Now by integrating from the initial price to the variable t, this gives us X(t)=\alpha + \sigma * \int X(t) dW(t) .

Surely we can solve this, right? Trying our usual elementary methods makes no sense since our W(t) function is the function that looks at market fluctuations – in mathematical terms; nowhere differentiable and non continuous, so we arre stuck.

Unless we define a new integral equation and a new kind of calculus; the counterpart to real numbers, one for random variables. We have stochastic calculus.

Questions:

What happens when the time increments approach zero? (Brownian Motion)

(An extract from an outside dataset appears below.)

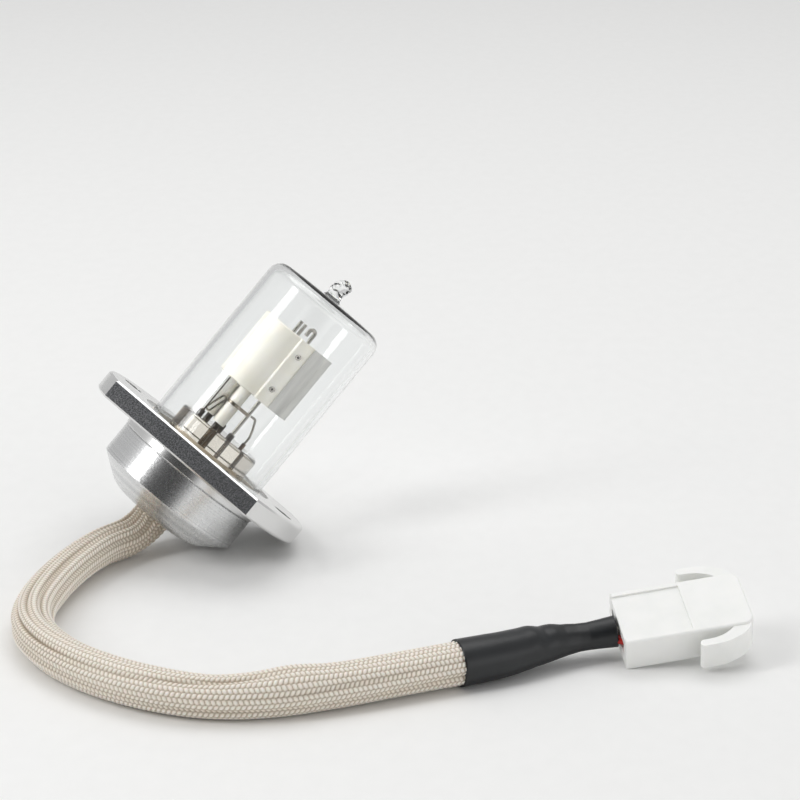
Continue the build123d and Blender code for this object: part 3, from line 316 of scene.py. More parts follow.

With limiting zero time increments do we have a differentiable market fluctuation function? What probability distributions do we use to understand how this process works? (Poisson process)

What new type of integral do we define to solve the weird integral we have on the right hand side? (Ito integral)

This new integral must apply to some kind of calculus given that we will be differentiating it at some point and other proper tires, specifically what is this calculus and what special defining properties does it have? (Stochastic calculus)

Here we stop given that the questions asked cover enough of the motivation to study stochastic calculus, however for further enthusiasts we ask more questions and give some new ideas.

Given a discrete random variable mapped by some specific distribution, in between time intervals we can actually use a continuous random variable to “travel” through the time increments. The related distributions are the Poisson and Exponential (and discrete analogy Geometric). How can we use these distributions to understand what is happening in our asset price change, or in our differential equation?

This W(t) function, supposedly non differentiable everywhere, having a limiting time increment to zero may change how it behaves. It may even make solving the DE easier, but there are problems with it. What are these problems? Why do we care for small time increments?

Stochastic Calculus requires good knowledge of probability theory, real analysis, linear algebra and a few other bachelor level modules (complex analysis, differential equations, Hilbert spaces) to fully let it sink in.